One way in which news sources often endeavor to achieve balance is by providing two ethical perspectives on an event. Imagine a hypothetical broadcast in which CNN has both John MacArthur and Dan Barker as guests to talk about a proposed public policy. There is a major problem with this sort of balance. The multiple perspectives should be increasing knowledge and reliability. Instead, what you have in this situation is two opposing worldviews with two opposing ethical perspectives. The only way this balance would make sense is to assume that objectivity is ethically neutral. As Christians, we reject this idea. While there are other reasons to have both Dan Barker and John MacArthur, this does not provide a “balance” that moves you towards objectivity or certainty.
Truthful Articles Grounded in a Christian Worldview
Word choices are sometimes determined by entities other than the journalist who writes the article. The AP Stylebook provides a standard for certain word choices and phrasing. Even having an external standard to the journalist does not eliminate bias and provide objectivity. Consider what the AP Stylebook says concerning abortion:
Use anti-abortion instead of pro-life and abortion rights instead of pro-abortion or pro-choice. Avoid abortionist, which connotes a person performs clandestine abortions; use a term such as abortion doctor or abortion practitioner.2
Language shapes debates. The AP Stylebook tends to choose the language favored by the pro-abortion crowd. But a choice has to be made; moral neutrality is not an option.
We seek to present articles written from a Christian viewpoint. We seek to present articles from an abolitionist viewpoint, which we hold to be the consistent Christian viewpoint. It is only through Christianity—by God’s self-revelation and by regeneration—that we can approach a right interpretation of the world.
The larger context for our articles is that of God, creation, the incarnation, the atonement, the resurrection, and the advance of God’s kingdom throughout history. Our aim is not merely to inform. Our aim is not to be morally or ethically neutral. We seek the abolition of human abortion by the advance of the kingdom of God, to the glory of God.
While this may seem to blur the oversimplified line between fact and opinion, it does not abolish the line between a news article and an editorial. The news story and editorial still exist for different purposes. The primary purpose of a news article is to keep you apprised of events, whereas the purpose of an editorial is to persuade you of how to think or what to do.
We believe our journalism should not lie.

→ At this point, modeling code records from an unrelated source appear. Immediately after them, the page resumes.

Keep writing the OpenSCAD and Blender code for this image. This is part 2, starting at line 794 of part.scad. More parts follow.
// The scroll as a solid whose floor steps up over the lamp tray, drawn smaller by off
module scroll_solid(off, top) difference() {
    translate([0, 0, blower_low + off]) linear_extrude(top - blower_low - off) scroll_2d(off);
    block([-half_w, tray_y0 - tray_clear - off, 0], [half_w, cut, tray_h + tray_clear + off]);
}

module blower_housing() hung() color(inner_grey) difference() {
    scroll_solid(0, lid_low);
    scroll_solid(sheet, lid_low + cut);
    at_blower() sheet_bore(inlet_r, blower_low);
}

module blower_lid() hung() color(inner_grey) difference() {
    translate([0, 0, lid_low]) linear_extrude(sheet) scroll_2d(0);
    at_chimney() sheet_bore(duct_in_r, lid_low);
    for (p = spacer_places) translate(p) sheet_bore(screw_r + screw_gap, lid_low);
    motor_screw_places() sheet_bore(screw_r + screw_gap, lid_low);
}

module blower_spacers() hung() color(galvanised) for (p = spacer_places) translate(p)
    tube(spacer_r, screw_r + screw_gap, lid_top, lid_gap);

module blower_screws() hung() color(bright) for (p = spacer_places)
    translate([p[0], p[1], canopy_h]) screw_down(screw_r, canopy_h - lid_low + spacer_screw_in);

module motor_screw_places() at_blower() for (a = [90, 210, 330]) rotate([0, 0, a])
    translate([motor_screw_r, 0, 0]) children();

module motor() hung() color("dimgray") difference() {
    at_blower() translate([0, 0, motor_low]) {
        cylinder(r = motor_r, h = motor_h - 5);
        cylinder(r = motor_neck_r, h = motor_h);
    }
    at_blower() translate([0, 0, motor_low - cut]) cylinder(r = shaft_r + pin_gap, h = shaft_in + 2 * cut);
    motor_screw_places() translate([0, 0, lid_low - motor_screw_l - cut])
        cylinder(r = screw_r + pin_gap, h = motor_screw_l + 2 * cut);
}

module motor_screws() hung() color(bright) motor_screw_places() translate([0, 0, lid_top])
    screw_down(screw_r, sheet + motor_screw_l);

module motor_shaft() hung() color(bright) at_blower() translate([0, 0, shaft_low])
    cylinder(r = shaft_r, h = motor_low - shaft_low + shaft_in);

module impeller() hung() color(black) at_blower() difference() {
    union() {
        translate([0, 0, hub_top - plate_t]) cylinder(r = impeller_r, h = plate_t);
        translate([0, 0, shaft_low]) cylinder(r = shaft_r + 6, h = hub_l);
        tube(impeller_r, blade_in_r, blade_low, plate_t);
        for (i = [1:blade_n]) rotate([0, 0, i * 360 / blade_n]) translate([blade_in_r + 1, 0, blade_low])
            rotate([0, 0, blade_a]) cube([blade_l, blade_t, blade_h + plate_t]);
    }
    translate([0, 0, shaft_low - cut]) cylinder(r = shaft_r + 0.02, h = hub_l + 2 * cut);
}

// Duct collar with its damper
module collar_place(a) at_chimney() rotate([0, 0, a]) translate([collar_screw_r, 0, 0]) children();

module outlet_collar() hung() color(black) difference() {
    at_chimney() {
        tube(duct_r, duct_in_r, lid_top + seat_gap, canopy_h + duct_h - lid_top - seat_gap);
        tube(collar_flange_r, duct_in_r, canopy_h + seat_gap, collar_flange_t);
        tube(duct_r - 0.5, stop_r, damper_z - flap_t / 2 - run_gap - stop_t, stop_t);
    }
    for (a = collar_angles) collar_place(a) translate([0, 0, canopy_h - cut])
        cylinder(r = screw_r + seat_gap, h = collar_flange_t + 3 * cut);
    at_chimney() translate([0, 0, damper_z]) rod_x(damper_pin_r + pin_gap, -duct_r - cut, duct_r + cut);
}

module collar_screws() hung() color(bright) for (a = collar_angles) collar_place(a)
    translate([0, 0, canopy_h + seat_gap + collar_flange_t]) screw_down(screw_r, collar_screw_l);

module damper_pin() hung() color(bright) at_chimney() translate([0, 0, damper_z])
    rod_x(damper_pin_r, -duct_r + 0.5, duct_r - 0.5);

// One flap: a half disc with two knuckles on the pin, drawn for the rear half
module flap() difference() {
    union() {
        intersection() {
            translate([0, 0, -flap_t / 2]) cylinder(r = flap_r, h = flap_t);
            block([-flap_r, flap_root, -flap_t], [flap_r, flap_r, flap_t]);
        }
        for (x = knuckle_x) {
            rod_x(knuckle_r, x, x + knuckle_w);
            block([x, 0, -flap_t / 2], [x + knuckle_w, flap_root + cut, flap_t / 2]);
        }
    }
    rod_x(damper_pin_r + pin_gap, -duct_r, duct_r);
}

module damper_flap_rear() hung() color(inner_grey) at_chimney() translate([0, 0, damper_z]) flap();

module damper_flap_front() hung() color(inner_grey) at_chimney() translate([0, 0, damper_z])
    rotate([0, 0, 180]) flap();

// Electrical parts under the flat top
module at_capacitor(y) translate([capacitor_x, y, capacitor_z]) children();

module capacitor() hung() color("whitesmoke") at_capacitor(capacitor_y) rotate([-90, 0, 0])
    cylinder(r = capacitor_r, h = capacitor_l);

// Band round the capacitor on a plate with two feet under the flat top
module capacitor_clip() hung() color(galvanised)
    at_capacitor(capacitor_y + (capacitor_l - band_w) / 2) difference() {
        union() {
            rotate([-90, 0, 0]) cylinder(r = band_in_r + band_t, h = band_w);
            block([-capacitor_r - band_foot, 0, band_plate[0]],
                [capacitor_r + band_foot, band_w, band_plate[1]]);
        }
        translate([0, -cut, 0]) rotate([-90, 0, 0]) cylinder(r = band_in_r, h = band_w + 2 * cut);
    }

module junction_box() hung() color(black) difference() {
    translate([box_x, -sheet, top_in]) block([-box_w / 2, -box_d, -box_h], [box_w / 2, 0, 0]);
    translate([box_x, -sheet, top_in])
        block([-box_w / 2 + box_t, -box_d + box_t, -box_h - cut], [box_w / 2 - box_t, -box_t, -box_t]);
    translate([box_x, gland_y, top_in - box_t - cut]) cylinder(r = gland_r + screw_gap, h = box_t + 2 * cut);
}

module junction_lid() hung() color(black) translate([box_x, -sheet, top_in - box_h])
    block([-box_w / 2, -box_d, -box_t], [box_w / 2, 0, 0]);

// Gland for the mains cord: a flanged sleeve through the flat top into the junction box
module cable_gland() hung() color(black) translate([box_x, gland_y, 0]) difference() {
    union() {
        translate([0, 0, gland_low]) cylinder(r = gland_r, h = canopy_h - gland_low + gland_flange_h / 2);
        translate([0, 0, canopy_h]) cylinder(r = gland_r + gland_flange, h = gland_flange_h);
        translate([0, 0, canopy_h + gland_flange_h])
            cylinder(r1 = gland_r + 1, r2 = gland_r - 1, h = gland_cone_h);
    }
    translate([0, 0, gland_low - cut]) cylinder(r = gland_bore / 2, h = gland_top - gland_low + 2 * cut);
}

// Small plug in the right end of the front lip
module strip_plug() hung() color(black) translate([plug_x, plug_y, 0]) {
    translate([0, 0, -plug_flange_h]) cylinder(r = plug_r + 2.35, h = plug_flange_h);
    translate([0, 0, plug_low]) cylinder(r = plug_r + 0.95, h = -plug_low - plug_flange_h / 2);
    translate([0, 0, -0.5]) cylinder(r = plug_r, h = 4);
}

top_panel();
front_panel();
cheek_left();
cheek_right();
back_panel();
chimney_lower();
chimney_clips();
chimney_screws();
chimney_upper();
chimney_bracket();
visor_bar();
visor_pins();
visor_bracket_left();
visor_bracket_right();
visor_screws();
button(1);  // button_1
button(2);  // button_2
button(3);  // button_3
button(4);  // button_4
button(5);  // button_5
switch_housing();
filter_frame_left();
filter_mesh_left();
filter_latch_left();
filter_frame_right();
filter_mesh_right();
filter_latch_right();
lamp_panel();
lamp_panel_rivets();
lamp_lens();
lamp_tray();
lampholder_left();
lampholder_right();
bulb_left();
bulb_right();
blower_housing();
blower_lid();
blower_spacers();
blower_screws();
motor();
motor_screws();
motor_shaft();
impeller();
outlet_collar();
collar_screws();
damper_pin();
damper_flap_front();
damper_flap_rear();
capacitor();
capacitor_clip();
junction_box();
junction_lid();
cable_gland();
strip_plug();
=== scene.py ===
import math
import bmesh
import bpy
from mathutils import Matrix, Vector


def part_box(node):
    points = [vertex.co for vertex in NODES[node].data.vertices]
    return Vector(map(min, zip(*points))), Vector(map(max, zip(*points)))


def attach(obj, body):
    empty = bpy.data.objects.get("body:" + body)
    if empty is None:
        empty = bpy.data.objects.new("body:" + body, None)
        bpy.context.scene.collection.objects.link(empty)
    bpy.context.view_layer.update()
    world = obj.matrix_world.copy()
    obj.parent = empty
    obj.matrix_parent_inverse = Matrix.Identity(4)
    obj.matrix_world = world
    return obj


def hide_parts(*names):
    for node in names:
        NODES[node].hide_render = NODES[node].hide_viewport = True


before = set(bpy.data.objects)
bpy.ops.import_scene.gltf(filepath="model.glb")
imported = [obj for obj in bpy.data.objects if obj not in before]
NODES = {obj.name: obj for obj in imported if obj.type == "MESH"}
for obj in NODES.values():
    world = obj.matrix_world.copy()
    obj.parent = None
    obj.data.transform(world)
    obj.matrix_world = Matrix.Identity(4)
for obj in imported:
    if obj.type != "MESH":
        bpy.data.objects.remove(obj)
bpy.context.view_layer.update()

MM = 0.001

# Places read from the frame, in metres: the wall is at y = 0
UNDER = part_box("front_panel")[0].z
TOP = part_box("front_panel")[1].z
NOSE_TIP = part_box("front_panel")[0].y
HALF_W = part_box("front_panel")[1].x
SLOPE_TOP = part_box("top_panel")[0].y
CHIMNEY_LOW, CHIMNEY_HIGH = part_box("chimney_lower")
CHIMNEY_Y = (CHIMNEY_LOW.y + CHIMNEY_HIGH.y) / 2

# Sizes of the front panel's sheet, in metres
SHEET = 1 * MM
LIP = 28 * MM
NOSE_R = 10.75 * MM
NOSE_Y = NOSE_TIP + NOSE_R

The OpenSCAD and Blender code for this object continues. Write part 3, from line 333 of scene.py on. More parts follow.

We also believe there are positive duties associated with the command not to bear false witness. These include promoting truth, discouraging flattery and slander, and having a charitable view of our neighbor when possible.
Fake news is a hot topic. Everyone has varied ideas on what it means to be fake news. Simply put, fake news is an article that conveys a falsehood as its primary message. A typo or simple error most likely does not constitute fake news.
There are some fictitious articles with a broad consensus that they are fake news. But, there can be a wide array of subtlety to fake news and some accusations are not so easy to substantiate.
Imagine an article about a bill in your state house of representatives. The bill is controversial and fails on the house floor. A local newspaper reporter writes an article in which he gives a summary of the bill, a paragraph about how it failed, and a list of who voted for and against it. In this article, the reporter does not give any noticeable indication of whether or not he was for or against.
You might think this article is an objective article that just gives the plain facts: people can pick up the paper, look at the article, and know that the bill failed and whether or not their representative was for or against it.
Now guide your imagination to the House floor while the bill is being debated. Rep. John Rightwing sits at his desk, inattentively listening to the debate of the controversial bill. He doesn’t really like the bill, but he knows that the majority of his constituents support it. He also knows that the House leadership wants the bill to die and he needs their support to pass his own legislation. To others this might seem like a predicament, but he understands and knows the common way around this problem. When the time comes to vote, he watches the count intently. When he sees that the bill will not have the numbers to pass, he votes for it. Now the leadership will remain happy, he will be happy, and his constituents (upon seeing that he voted in favor of the bill) will be happy.
In the case of this article, the “bare facts” give their audience the wrong impression. Why? Because of the lack of context.
You might want to think that this is simply lazy journalism and you might not be wrong. But the real problem is that the result lacks the context needed to make sense of the statistics. But it appears to present objective data ready to inform the readers’ opinions. You can imagine a similar scenario wherein a wrong context (rather than a lack of context) produces a similar result.
Once again, context is king. It can turn even statistics into fake news.
- Quoted in Michael Schudson, Discovering the News (New York: Basic Books, 1978), p. 161.
- Goldstein, N. (2004). The Associated Press Stylebook and briefing on media law. New York: The Associated Press (p. 5).